Reflecting upon the future of AI in DLT
This work is an early stage prototype with some initial thoughts put on design paper and implemented in Corda. There are many improvements that can be done. An important one would be refactoring the model state into a reference state. Reference states that will be introduced in Corda 4.0 are states that do not get consumed from transactions in the ledger but act as input parameters that stay relatively stable within the life-cycle of the application. The model state can be a good candidate for such a structure because ML algorithms are usually not continuously trained but their structure gets batch updated, something that could happen e.g. every end of week.

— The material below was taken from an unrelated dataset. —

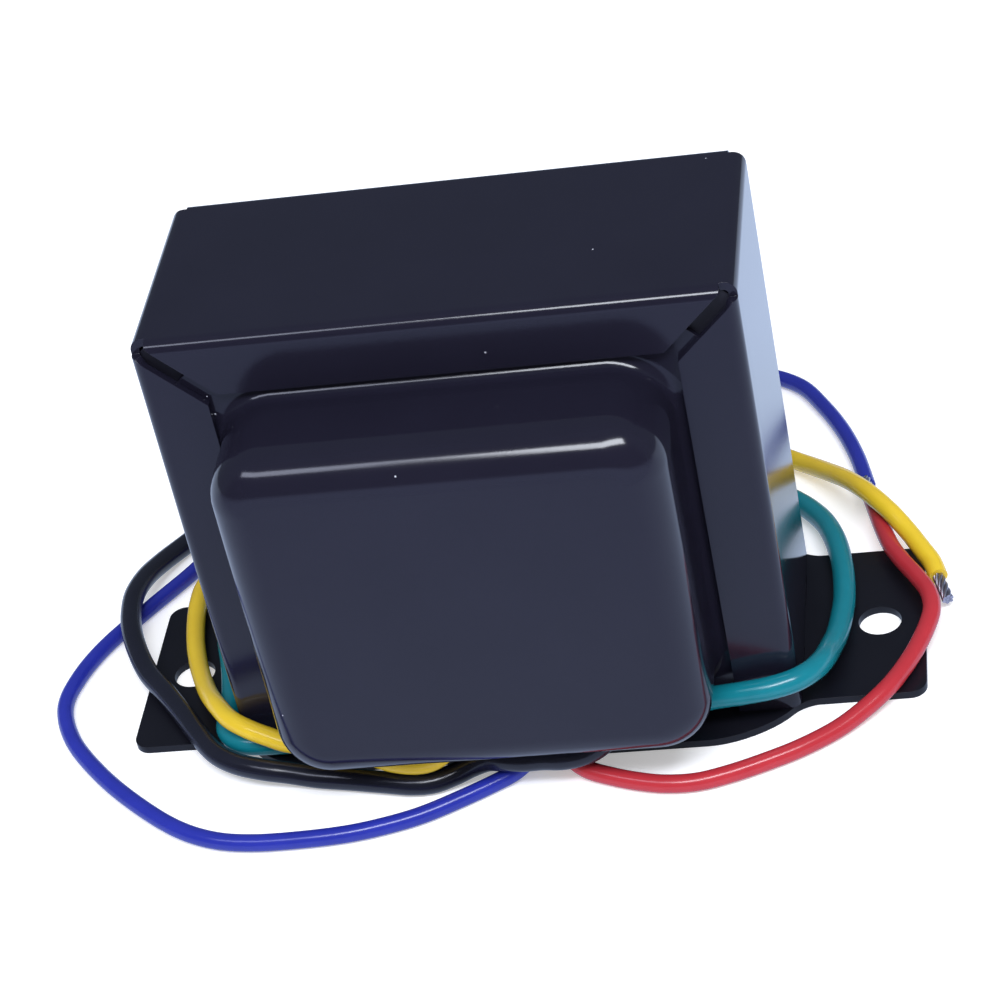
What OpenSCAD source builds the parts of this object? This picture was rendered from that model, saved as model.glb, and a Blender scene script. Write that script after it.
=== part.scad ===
// Audio output transformer in a bent steel hood: two drawn coil covers, a flat
// base plate with an ear at each end, and five flying leads curled round it.
// Millimetres, +Z up. The origin is at the centre of the base plate's underside,
// the covers face -Y and +Y, and the ears point along X.

/* [Core] */
// Width of the core, along the line of the ears
core_w = 66; // [62:1:80]
// Height of the core
core_h = 58.4; // [54:0.1:70]
// Thickness of the stack of laminations
stack_d = 26.4; // [20:0.1:40]
// Width of an outer leg, and of the yoke
leg_w = 11; // [9:0.5:12]
// Width of the middle leg
middle_leg_w = 22; // [18:0.5:24]
// Bevel on the long edges of the stack
core_bevel = 0.8; // [0.6:0.1:1.5]

/* [Coil] */
// Play between the middle leg and the bobbin, and between bobbin and core
bobbin_play = 0.2; // [0.1:0.05:0.4]
// Wall of the bobbin's tube and of its two flanges
bobbin_t = 1; // [0.6:0.1:1.4]
// Part of the room for wire that the primary winding fills
primary_part = 0.56; // [0.4:0.01:0.6]
// Build of the insulation between the windings
layer_t = 0.3; // [0.2:0.1:0.6]
// Room left between the finished coil and the outer legs
coil_gap = 0.9; // [0.4:0.1:1.5]
// Build of the tape round the finished coil
tape_t = 0.4; // [0.2:0.1:0.6]
// Radius at the four corners of the bobbin's tube
coil_corner_r = 1.5; // [1:0.1:2]

/* [Hood] */
// Thickness of the hood's sheet steel
sheet_t = 1; // [0.8:0.1:1.4]
// Outer radius of every bend in the hood
bend_r = 1.5; // [1.4:0.1:1.8]
// Height of the lip turned down from the top panel
top_lip = 8.5; // [5:0.1:10]
// Width of the lip turned in from each side panel
side_lip = 7.5; // [5:0.1:9]
// Width of the mitre gap between two lips
mitre_gap = 1.2; // [0.4:0.1:1.6]
// Diameter of the relief hole where two lips meet the corner
relief_d = 2.6; // [2:0.1:3]
// How far in from the hood's top and side a relief hole is centred
relief_in = 1.8; // [1.6:0.1:2.2]
// Length of each tab that holds the hood in the base plate
tab_l = 6; // [4:0.5:8]
// Distance between the two tabs of one side panel
tab_pitch = 14; // [12:1:18]
// Play round a tab in its slot
tab_play = 0.1; // [0.05:0.05:0.2]

/* [Covers] */
// Thickness of the coil covers' sheet steel
cover_t = 0.8; // [0.6:0.1:1]
// Play between a cover's bulge and the lip over it
cover_play = 0.3; // [0.2:0.1:0.6]
// Play between a cover's bulge and the lips beside it
cover_side_play = 0.85; // [0.4:0.05:1]
// How far left of the middle the front cover sits
cover_left = 0.5; // [0:0.1:0.8]
// Room between the finished coil and the inside of a cover's face
coil_clear = 4.4; // [4:0.1:7]
// Height of a cover's underside above the ground
cover_z = 5.5; // [5:0.5:8]
// Radius of a cover's corners, seen from the front
cover_corner_r = 6.5; // [5.5:0.5:8]
// Radius of the rounding between a cover's walls and its face
cover_edge_r = 5; // [4:0.5:5.5]
// Width of the border that the lips hold
border_w = 5.5; // [3:0.5:6]
// How far right of the middle the slot for the leads sits
slot_x = 1.5; // [-3:0.5:3]
// How far the slot sits behind the front of the finished coil
slot_back = 0.9; // [0:0.1:1.5]
// Width of the slot for the leads
slot_w = 32; // [28:1:36]
// Depth of the slot for the leads
slot_d = 5; // [4:0.5:6]

/* [Base plate] */
// Thickness of the base plate
base_t = 1; // [0.8:0.1:1.6]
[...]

Other future thoughts include researching the structure of the grid itself that might be able to not only simplify analytics problems but also help naturally increase the accuracy strength and versatility of individual predictors. What if we wanted to build a region based house pricing model? Traditionally we might go about to partition the problem in regions, a process that can potentially include significant effort ranging from simple grouping operations on a local node to hot & cold cluster balancing on area indexing. In the context of DLT though things could naturally become simpler. With the existence of a single Seer node for every region of participants and the Network service using the locality data of the nodes to suggest the closest Seer in the group, then one could think of dedicated regional Seers employing only analytics on the data of that region. Taking the idea, a bit further and keeping in mind the concept of combinator functions we could envision the existence of a global Seer that consolidates data and statistics from regional Seers to provide a global view of the Ledger.
Conclusion
This is a first of a series of articles on possible AI implementations using Corda. Blockchain Digital will remain active in the context and will continue to experiment on different designs and prototypes within the different genres of ML such as classification and clustering as well as different ways of storing and using them in the ledger.